Weak equivalence principle
The statement that gravitational mass equals inertial mass for any test particle, regardless of composition — equivalently, that all bodies in vacuum fall with identical acceleration. Galileo's Pisa-tower observation, Eötvös's torsion-balance precision result, and the MICROSCOPE 2017 satellite null result confirm it to ≲ 10⁻¹⁵.
Definition
The weak equivalence principle (WEP) asserts that gravitational mass and inertial mass are the same physical quantity for any test particle. Equivalently: in a vacuum, all bodies fall with identical acceleration regardless of their composition, internal structure, or chemical identity. The classical statement is Galileo's: drop a lead ball and a wooden ball from the Leaning Tower of Pisa, and they reach the ground simultaneously. The relativistic recasting is that a body's response to a gravitational field is determined entirely by spacetime geometry, not by any body-specific charge or coupling — the gravitational analogue of charge-to-mass ratios is universal.

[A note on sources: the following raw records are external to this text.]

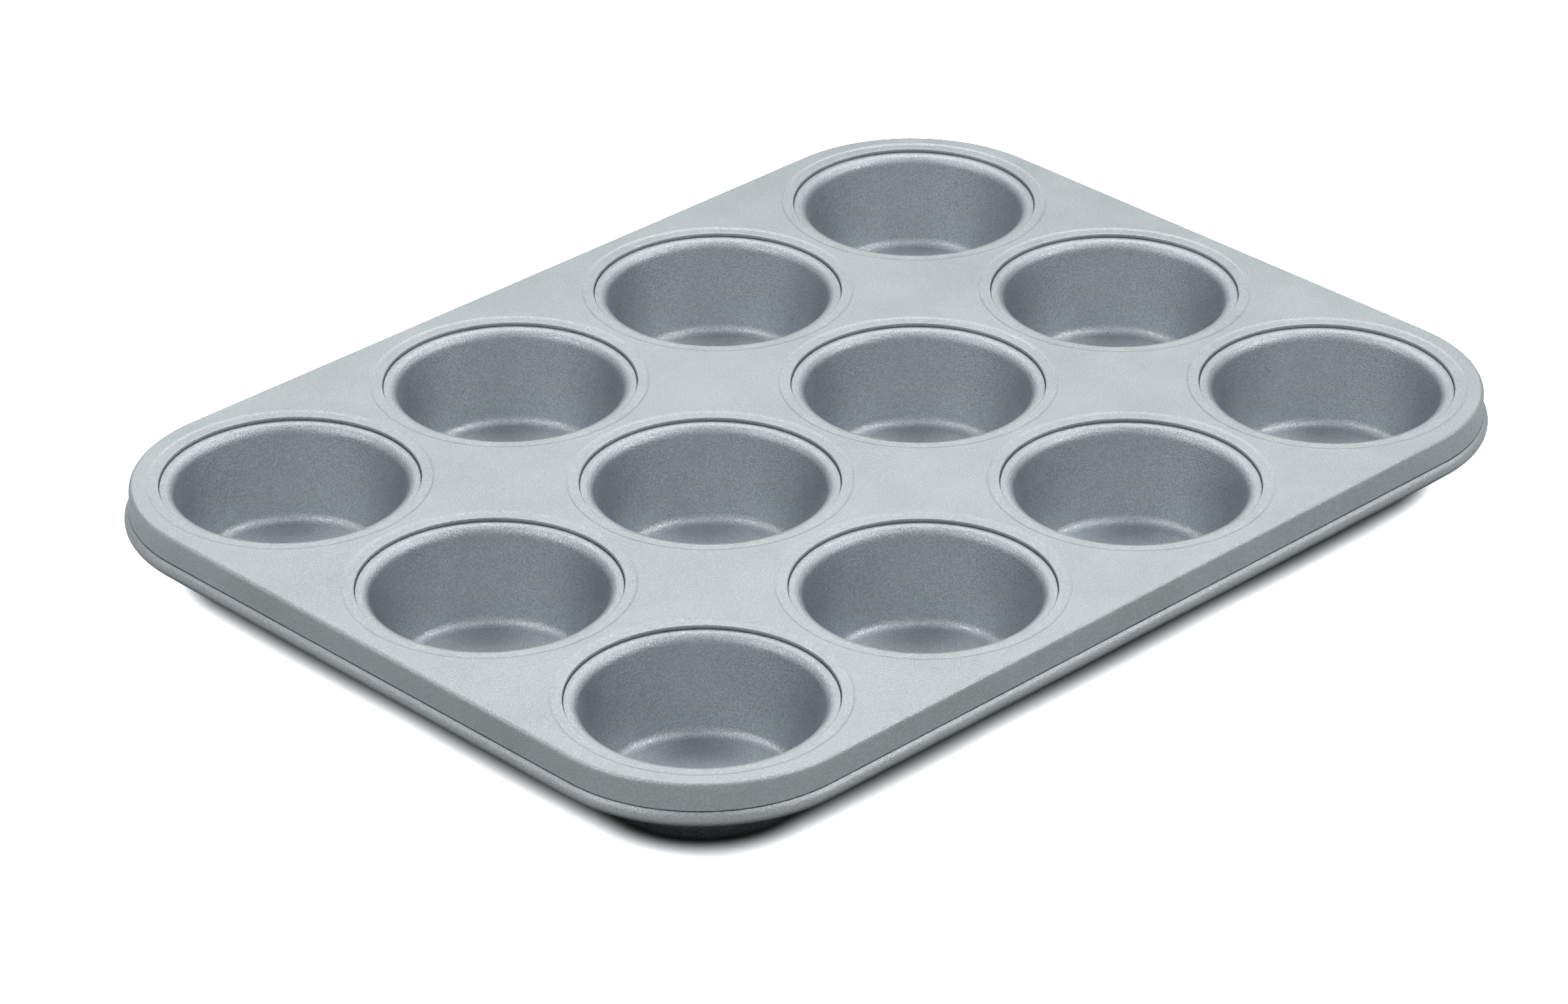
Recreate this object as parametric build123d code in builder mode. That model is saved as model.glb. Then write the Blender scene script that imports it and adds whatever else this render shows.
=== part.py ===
from build123d import *
import os
from math import acos, atan2, degrees, hypot

# A seamed muffin tin: one pressed top plate, twelve drawn cups lock-seamed into its holes, and a steel
# wire rolled into its rim. Millimetres, +Z up, mouths of the cups up. The origin is on the table, under
# the middle of the tin. X runs along the long side.

# Layout of the cups
COLUMNS = 4
ROWS = 3
HOLE_RADIUS = 37.4  # hole in the top plate, to the upright face of its collar
WEB_WIDTH = 9.8  # plate left between two neighbouring holes
EDGE_MARGIN = 9.2  # from an outer hole to the bend line of the skirt
CORNER_RADIUS = 48.4  # plan radius of the bend line at the four corners

# Heights
TIN_HEIGHT = 29.5  # table to the top face of the plate
RING_DEPTH = 0.25  # the ring round each hole lies this far below the plate's top face
LIP_DEPTH = 1.05  # the top of a cup's lip lies this far below the ring

# Top plate
PLATE_THICKNESS = 0.5
RING_WIDTH = 3.0  # from the hole to the step round the ring
RING_STEP_RUN = 0.8  # plan width of that step
RING_STEP_RADIUS = 1.0  # its two bends, on the top face
RING_LAND = 0.5  # flat plate outside the step that is made with the ring
HOLE_BEND_RADIUS = 0.55  # outer radius of the folds above and below the collar
COLLAR_DROP = 3.0  # ring's top face to the underside of the locking flange

# Skirt and rolled rim
SKIRT_BEND_RADIUS = 1.3  # outer radius of the bend from the top into the skirt
FLAT_MARGIN = 2.6  # flat strip inside that bend that is made with the skirt
SKIRT_DROP = 8.5  # top face of the plate to the ledge over the wire
SKIRT_FLARE = 0.35  # how far the skirt leans out over that drop
LEDGE_BEND_RADIUS = 0.8  # outer radius of the bend from the skirt into the ledge
ROLL_INSET = 1.05  # from the foot of the skirt in to the middle of the wire
ROLL_GAP = 0.16  # open line between the raw edge of the sheet and the foot of the skirt
WIRE_DIAMETER = 3.8
WIRE_CLEARANCE = 0.05  # between the wire and the sheet rolled round it

# Cups
CUP_THICKNESS = 0.45
CUP_MOUTH_RADIUS = 33.7  # line of the inner wall, carried up to the top of the lip
CUP_BASE_RADIUS = 27.8  # line of the inner wall, carried down to the ring round the floor
FLOOR_RING_WIDTH = 2.4  # sloping ring between the flat floor and the wall, in plan
FLOOR_RING_RISE = 0.55  # how far that ring climbs
FLOOR_EDGE_RADIUS = 0.9  # inner radius of the crease between the flat floor and the ring
FLOOR_FILLET_RADIUS = 3.0  # inner radius between the ring and the wall
LIP_RADIUS = 3.1  # radius over the lip, from the wall to its flat top

# Lock seam between plate and cup
SEAM_CLEARANCE = 0.1  # between cup sheet and plate sheet all through the seam
SEAM_SPACING = 1.2  # left between the seams of neighbouring cups
HOOK_BEND_RADIUS = 0.3  # inner radius of the two bends of the cup's hook
HOOK_LAP = 1.8  # how far the hook laps back over the locking flange

os.makedirs("parts", exist_ok=True)

# Worked out from the sizes above
pitch = 2 * HOLE_RADIUS + WEB_WIDTH
plate_length = (COLUMNS - 1) * pitch + 2 * (HOLE_RADIUS + EDGE_MARGIN)
plate_width = (ROWS - 1) * pitch + 2 * (HOLE_RADIUS + EDGE_MARGIN)
ring_radius = HOLE_RADIUS + RING_WIDTH
step_radius = ring_radius + RING_STEP_RUN
land_radius = step_radius + RING_LAND
ring_top = TIN_HEIGHT - RING_DEPTH
lip_top = ring_top - LIP_DEPTH

flange_underside = ring_top - COLLAR_DROP
flange_top = flange_underside + PLATE_THICKNESS
seam_radius = HOLE_RADIUS + (WEB_WIDTH - SEAM_SPACING) / 2
hook_inner_radius = seam_radius - CUP_THICKNESS
flange_radius = hook_inner_radius - HOOK_BEND_RADIUS
neck_radius = HOLE_RADIUS - SEAM_CLEARANCE
seam_bend_radius = HOLE_BEND_RADIUS + SEAM_CLEARANCE

wire_radius = WIRE_DIAMETER / 2
roll_inner_radius = wire_radius + WIRE_CLEARANCE
roll_outer_radius = roll_inner_radius + PLATE_THICKNESS
wire_offset = SKIRT_FLARE - ROLL_INSET
ledge_height = TIN_HEIGHT - SKIRT_DROP
wire_height = ledge_height - roll_inner_radius
flat_inset = FLAT_MARGIN + SKIRT_BEND_RADIUS

# The raw edge stops ROLL_GAP short of the bend between skirt and ledge
bend_run = SKIRT_FLARE - LEDGE_BEND_RADIUS - wire_offset
bend_rise = roll_inner_radius + LEDGE_BEND_RADIUS
bend_span = hypot(bend_run, bend_rise)
edge_reach = LEDGE_BEND_RADIUS + ROLL_GAP
edge_sides = bend_span**2 + roll_outer_radius**2 - edge_reach**2
edge_turn = acos(edge_sides / (2 * bend_span * roll_outer_radius))
raw_edge_angle = degrees(atan2(bend_rise, bend_run) - edge_turn)


def sheet_section(points, radii, thickness, side):
    """Closed section of bent sheet: a line of its visible face, with the metal on one side of it."""
    with BuildSketch() as section:
        with BuildLine():
            FilletPolyline(*points, radius=radii)
            offset(amount=thickness, side=side)
        make_face()
    return section.sketch


def rim_section():
    """Skirt, ledge and the roll round the wire. X is measured outwards from the bend line."""
    skirt = sheet_section(
        [
            (-flat_inset, TIN_HEIGHT),
            (0, TIN_HEIGHT),
            (SKIRT_FLARE, ledge_height),
            (wire_offset, ledge_height),
        ],
        (SKIRT_BEND_RADIUS, LEDGE_BEND_RADIUS),
        PLATE_THICKNESS,
        Side.RIGHT,
    )
    with BuildSketch() as section:
        add(skirt)
        with BuildLine():
            inner = CenterArc((wire_offset, wire_height), roll_inner_radius, 90, 270 + raw_edge_angle)
            outer = CenterArc((wire_offset, wire_height), roll_outer_radius, 90, 270 + raw_edge_angle)
            Line(inner @ 0, outer @ 0)
            Line(inner @ 1, outer @ 1)
        make_face()
    return section.sketch


def rim_path(outset, height):
    """Closed path round the tin, at a height and a distance outside the bend line."""
    half_length = plate_length / 2 + outset
    half_width = plate_width / 2 + outset
    with BuildLine(Plane.XY.offset(height)) as path:
        FilletPolyline(
            (half_length, 0),
            (half_length, half_width),
            (0, half_width),
            radius=CORNER_RADIUS + outset,
        )
        mirror(about=Plane.YZ)
        mirror(about=Plane.XZ)
    return path.wire()


def collar_section():
    """Ring round a hole, its collar and the locking flange. X is measured from the axis of the cup."""
    return sheet_section(
        [
            (land_radius, TIN_HEIGHT),
            (step_radius, TIN_HEIGHT),
            (ring_radius, ring_top),
            (HOLE_RADIUS, ring_top),
            (HOLE_RADIUS, flange_underside),
            (flange_radius, flange_underside),
        ],
        (RING_STEP_RADIUS, RING_STEP_RADIUS, HOLE_BEND_RADIUS, HOLE_BEND_RADIUS),
        PLATE_THICKNESS,
        Side.LEFT,
    )


def cup_section():
    """Floor, wall, lip, neck and hook of a cup. X is measured from the axis of the cup."""
    under_flange = flange_underside - SEAM_CLEARANCE
    over_flange = flange_top + SEAM_CLEARANCE
    foot_radius = neck_radius + 2 * seam_bend_radius
    hook_outer_bend = HOOK_BEND_RADIUS + CUP_THICKNESS
    bowl = sheet_section(
        [
            (0, CUP_THICKNESS),
            (CUP_BASE_RADIUS - FLOOR_RING_WIDTH, CUP_THICKNESS),
            (CUP_BASE_RADIUS, CUP_THICKNESS + FLOOR_RING_RISE),
            (CUP_MOUTH_RADIUS, lip_top),
            (neck_radius, lip_top),
            (neck_radius, under_flange),
            (foot_radius, under_flange),
        ],
        (
            FLOOR_EDGE_RADIUS,
            FLOOR_FILLET_RADIUS,
            LIP_RADIUS,
            HOLE_BEND_RADIUS,
            seam_bend_radius,
        ),
        CUP_THICKNESS,
        Side.RIGHT,
    )
    hook = sheet_section(
        [
            (foot_radius, under_flange - CUP_THICKNESS),
            (seam_radius, under_flange - CUP_THICKNESS),
            (seam_radius, over_flange + CUP_THICKNESS),
            (seam_radius - HOOK_LAP, over_flange + CUP_THICKNESS),
        ],
        (hook_outer_bend, hook_outer_bend),
        CUP_THICKNESS,
        Side.LEFT,
    )
    with BuildSketch() as section:
        add(bowl)
        add(hook)
    return section.sketch


# Collar: made once about its own axis, then set into every hole of the plate
with BuildPart() as collar:
    with BuildSketch(Plane.XZ):
        add(collar_section())
    revolve(axis=Axis.Z)

# Top plate: flat sheet with a hole for every cup, the collars, and the skirt with its rolled rim
with BuildPart() as top_plate:
    with BuildSketch(Plane.XY.offset(TIN_HEIGHT - PLATE_THICKNESS)):
        RectangleRounded(
            plate_length - 2 * flat_inset,
            plate_width - 2 * flat_inset,
            CORNER_RADIUS - flat_inset,
        )
        with GridLocations(pitch, pitch, COLUMNS, ROWS):
            Circle(land_radius, mode=Mode.SUBTRACT)
    extrude(amount=PLATE_THICKNESS)
    with BuildSketch(Plane.XZ):
        with Locations((plate_length / 2, 0)):
            add(rim_section())
    sweep(path=rim_path(0, 0))
    with GridLocations(pitch, pitch, COLUMNS, ROWS):
        add(collar.part)
top_plate.part.label = "top_plate"
export_step(top_plate.part, "parts/top_plate.step")

# Rim wire: one closed loop inside the roll, which stiffens the edge
with BuildPart() as rim_wire:
    with BuildSketch(Plane.XZ):
        with Locations((plate_length / 2 + wire_offset, wire_height)):
            Circle(wire_radius)
    sweep(path=rim_path(wire_offset, wire_height))
rim_wire.part.label = "rim_wire"
export_step(rim_wire.part, "parts/rim_wire.step")

# Cup: drawn once about its own axis
with BuildPart() as cup:
    with BuildSketch(Plane.XZ):
        add(cup_section())
    revolve(axis=Axis.Z)

# Twelve separate cups, counted from the corner at -X and -Y
for row in range(ROWS):
    for column in range(COLUMNS):
        cup_x = (column - (COLUMNS - 1) / 2) * pitch
        cup_y = (row - (ROWS - 1) / 2) * pitch
        with BuildPart() as placed_cup:
            with Locations((cup_x, cup_y, 0)):
                add(cup.part)
        placed_cup.part.label = f"cup_{column + 1}_{row + 1}"
        export_step(placed_cup.part, f"parts/{placed_cup.part.label}.step")
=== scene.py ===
from math import acos, atan2, cos, hypot, pi, radians, sin, tan

import bmesh
import bpy
from mathutils import Matrix, Vector


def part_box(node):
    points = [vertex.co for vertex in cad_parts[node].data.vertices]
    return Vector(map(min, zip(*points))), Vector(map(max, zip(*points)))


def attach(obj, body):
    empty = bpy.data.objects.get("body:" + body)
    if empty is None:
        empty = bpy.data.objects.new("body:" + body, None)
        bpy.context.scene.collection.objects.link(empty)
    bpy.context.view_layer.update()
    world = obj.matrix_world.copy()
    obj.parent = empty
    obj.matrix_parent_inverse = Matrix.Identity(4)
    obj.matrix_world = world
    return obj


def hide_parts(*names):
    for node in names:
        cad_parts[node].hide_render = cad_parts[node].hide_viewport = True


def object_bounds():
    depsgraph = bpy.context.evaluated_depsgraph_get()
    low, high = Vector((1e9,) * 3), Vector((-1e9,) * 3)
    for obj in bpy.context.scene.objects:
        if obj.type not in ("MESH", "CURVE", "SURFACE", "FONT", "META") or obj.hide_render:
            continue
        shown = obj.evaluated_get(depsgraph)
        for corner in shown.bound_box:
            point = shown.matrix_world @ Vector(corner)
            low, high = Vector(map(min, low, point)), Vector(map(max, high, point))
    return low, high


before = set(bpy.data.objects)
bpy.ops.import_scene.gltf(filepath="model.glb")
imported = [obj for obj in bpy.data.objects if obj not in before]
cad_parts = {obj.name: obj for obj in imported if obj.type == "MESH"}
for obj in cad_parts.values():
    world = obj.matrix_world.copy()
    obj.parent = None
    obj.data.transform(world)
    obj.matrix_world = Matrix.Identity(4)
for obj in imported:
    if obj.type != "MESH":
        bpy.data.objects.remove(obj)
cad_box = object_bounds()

# A seamed muffin tin: pressed top plate, twelve drawn cups locked into it, and a wired, rolled rim.
# Metres, +Z up, origin on the table under the middle of the tin. Sections are drawn as (distance from
# the axis or from the bend line, height above the table) in millimetres, and scaled by MM.
MM = 0.001

# Layout, read from the frame
COLUMNS = 4
ROWS = 3


def middle(node):
    """Centre of a CAD node's box, in millimetres."""
    low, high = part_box(node)
    return (low + high) / 2 / MM


PITCH = middle("cup_2_1").x - middle("cup_1_1").x
TIN_HEIGHT = cad_box[1].z / MM
ROLL_LENGTH = (cad_box[1].x - cad_box[0].x) / MM
ROLL_WIDTH = (cad_box[1].y - cad_box[0].y) / MM

# Top plate
HOLE_RADIUS = 37.4
PLATE_THICKNESS = 0.5
RING_DEPTH = 0.25
RING_WIDTH = 3.0
RING_STEP_RUN = 0.8
RING_STEP_RADIUS = 1.0
RING_LAND = 0.5
FOLD_RADIUS = 0.55
COATED_FOLD_RADIUS = 0.3  # the coat fills the folds beside the seam to this radius
COLLAR_DROP = 3.0

# Skirt and rolled rim
CORNER_RADIUS = 48.4
SKIRT_BEND_RADIUS = 1.3
FLAT_MARGIN = 2.6
SKIRT_DROP = 8.5
SKIRT_FLARE = 0.35
LEDGE_BEND_RADIUS = 0.8
ROLL_INSET = 1.05
ROLL_GAP = 0.16
WIRE_DIAMETER = 3.8
WIRE_CLEARANCE = 0.05

# Cups and their lock seam
LIP_DEPTH = 1.05
CUP_THICKNESS = 0.45
CUP_MOUTH_RADIUS = 33.7
CUP_BASE_RADIUS = 27.8
FLOOR_RING_WIDTH = 2.4
FLOOR_RING_RISE = 0.55
FLOOR_EDGE_RADIUS = 0.9
FLOOR_FILLET_RADIUS = 3.0
LIP_RADIUS = 3.1
SEAM_CLEARANCE = 0.1
SEAM_SPACING = 1.2
HOOK_BEND_RADIUS = 0.3
HOOK_LAP = 1.8

# Fineness of the meshes
HOLE_STEPS = 96
CUP_STEPS = 120
CORNER_STEPS = 26
FINE_BEND_STEPS = 5
BROAD_BEND_STEPS = 10
ROLL_STEPS = 30
WIRE_STEPS = 24
GUARD = 0.12  # a flat starts this far beyond a bend, so that its shading stays flat
WELD = 1e-6  # metres
SHARP_ANGLE = radians(40)

# Which side of its shown face the metal of a sheet lies on
METAL_LEFT = 1
METAL_RIGHT = -1

CUP_TURN_SEED = 11  # of the random turn that each cup's mesh is given about its axis

# Colours of the coat and the wire, and of the painted shade in the seams, linear
PLATE_LIGHT = (0.68, 0.735, 0.75, 1)
PLATE_DARK = (0.52, 0.56, 0.575, 1)
CUP_LIGHT = (0.745, 0.79, 0.83, 1)
CUP_DARK = (0.495, 0.535, 0.565, 1)
# painted shade: the dark grey that the seam gaps between plate and cups are coloured, standing in for
# the shade there
PAINTED_SEAM_SHADE = (0.16, 0.17, 0.175, 1)
STEEL_LIGHT = (0.56, 0.57, 0.58, 1)
STEEL_DARK = (0.34, 0.35, 0.36, 1)

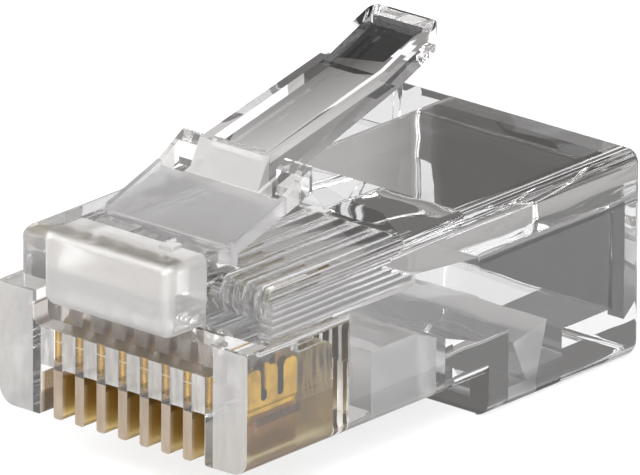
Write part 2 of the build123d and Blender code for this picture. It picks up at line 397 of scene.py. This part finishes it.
def gilt(name, settings, pitch):
    """Gold plating over blades stamped at a pitch: fine draw lines, a darker rim of painted shade along each
    narrow edge.
    """
    paint = Paint(name)
    coordinates, (x, _, _) = paint.place()
    cloud = paint.noise(coordinates, 1500.0, 3.0)
    across = ((x / pitch).off_centre() * pitch).size()
    # The rim is painted shade along the narrow edges; the cloud darkens the gold at random.
    rim = across.above(0.07 * MM, 0.06 * MM) * across.below(0.135 * MM, 0.02 * MM)
    shade = (rim + cloud.above(0.5, 0.35) * 0.6).math("MINIMUM", 1.0)
    lines = paint.node("ShaderNodeMapping", Vector=coordinates, Scale=(1.0, 0.08, 1.0))
    streak = paint.noise(lines.outputs[0], 24000.0, 2.0)
    bump = paint.node("ShaderNodeBump", Strength=0.25, Distance=0.004 * MM, Height=streak)
    shader = paint.node(
        "ShaderNodeBsdfPrincipled",
        Base_Color=paint.mix_colour(shade, settings.gold, settings.deep_gold),
        Metallic=1.0,
        Roughness=0.10 + 0.14 * cloud,
        Normal=bump.outputs[0],
    )
    return paint.finish(shader)


def contact_pitch():
    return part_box("contact_2")[0].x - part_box("contact_1")[0].x


def wear(node, material):
    """Gives a CAD node its finish."""
    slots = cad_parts[node].data.materials
    slots.clear()
    slots.append(material)


class NoseMasks:
    """Shares from 0 to 1 that pick out the housing's faces around its nose."""

    def __init__(self, paint, x, y, z):
        self.paint = paint
        self.x, self.y, self.z = x, y, z
        self.across = x.size()
        self.comb = self.across.below(COMB_HALF)
        self.front = self.depth(AHEAD, 0.03)
        # Streaks along the mould's opening.
        drawn = paint.node("ShaderNodeCombineXYZ", X=x, Y=y * 0.3, Z=z * 0.2)
        self.streaks = paint.noise(drawn.outputs[0], 3600.0, 2.0).above(0.5, 0.25)

    def depth(self, low, high, soft=SOFT):
        """1 between two depths in millimetres from the comb's front."""
        return self.y.above(nose(0, low, 0).y, soft) * self.y.below(nose(0, high, 0).y, soft)

    def height(self, low, high, soft=SOFT):
        """1 between two heights in millimetres from the comb's lower edge."""
        return self.z.above(nose(0, 0, low).z, soft) * self.z.below(nose(0, 0, high).z, soft)

    def root(self):
        """The block that carries the latch, its front face frosted most."""
        block = self.depth(-3, 1.06) * self.height(RECESS_TOP, ABOVE) * self.across.below(ROOT_HALF)
        return block * (0.5 + 0.5 * self.y.below(nose(0, -0.72, 0).y, 0.3 * MM))

    def slots(self):
        """The walls of the blade slots and the dividers' front faces, where the gold's reflection and the
        slots' shade are painted.
        """
        walls = self.height(BELOW, SLOT_TOP) * self.depth(-1, SLOT_BACK)
        return walls.most(self.front * self.height(BELOW, HEAD_FOOT)) * self.comb

    def behind(self):
        """The walls behind the blades, where the blades' reflection is painted as bars."""
        return self.depth(3.85, SLOT_BACK) * self.height(SLOT_TOP, BACK_TOP) * self.comb

    def heads(self, pitch):
        """The dividers' heads, away from the middle of each, where the gold shows through; their pale
        frosting is a painted highlight.
        """
        middle = ((self.x / pitch + 0.5).off_centre() * pitch).size()
        sides = middle.above(DIVIDER_CORE_HALF, 0.05 * MM)
        return self.depth(AHEAD, 1.1) * self.height(HEAD_FOOT, HEAD_TOP) * self.comb * sides

    def witness_line(self):
        """The line across the dividers' heads where the mould's halves meet."""
        return self.front * self.height(2.92, 2.98, 0.02 * MM) * self.comb

    def pillars(self):
        return self.front * self.across.above(PILLAR_INNER) * self.height(BELOW, PILLAR_TOP)

    def shoulders(self):
        return self.depth(-0.2, 1.9) * self.height(SHOULDER_FOOT, 7) * self.across.above(SHOULDER_INNER)

    def channels(self):
        """The satin walls that the core pins of the conductor channels leave."""
        return self.height(3.78, 4.76) * self.depth(1.3, 10.1) * self.across.below(CAVITY_HALF)

    def recess(self):
        sides = self.across.below(RECESS_HALF)
        return self.height(HEAD_TOP, RECESS_TOP) * self.depth(0.02, 0.82) * sides

    def bars(self):
        """Upright bars of painted reflection: the blades as they show in the walls behind them."""
        stretch = self.paint.node("ShaderNodeCombineXYZ", X=0.0, Y=self.y, Z=self.z * 0.12)
        bars = self.paint.noise(stretch.outputs[0], 5200.0, 1.0).above(0.5, 0.12)
        return bars * self.height(1.9, 3.5, 0.9 * MM)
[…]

WEP is the cleanest experimental signature of the equivalence principle and the most directly testable. Eötvös's torsion-balance experiments (1889, posthumously refined 1922) constrained any composition-dependent deviation to ≲ 10⁻⁹; the Adelberger group's "Eöt-Wash" experiments at the University of Washington pushed the bound to ~10⁻¹³ in the 1990s; the MICROSCOPE satellite mission (2017–2019) measured platinum and titanium test masses in free-fall around Earth and reported a null result at the ≲ 10⁻¹⁵ level. Lunar laser ranging tests the related Nordtvedt parameter — a combined WEP+SEP constraint — to comparable precision. Any nonzero violation would falsify the geometric interpretation of gravity and force a return to gravity-as-force in some sector. None has ever been observed.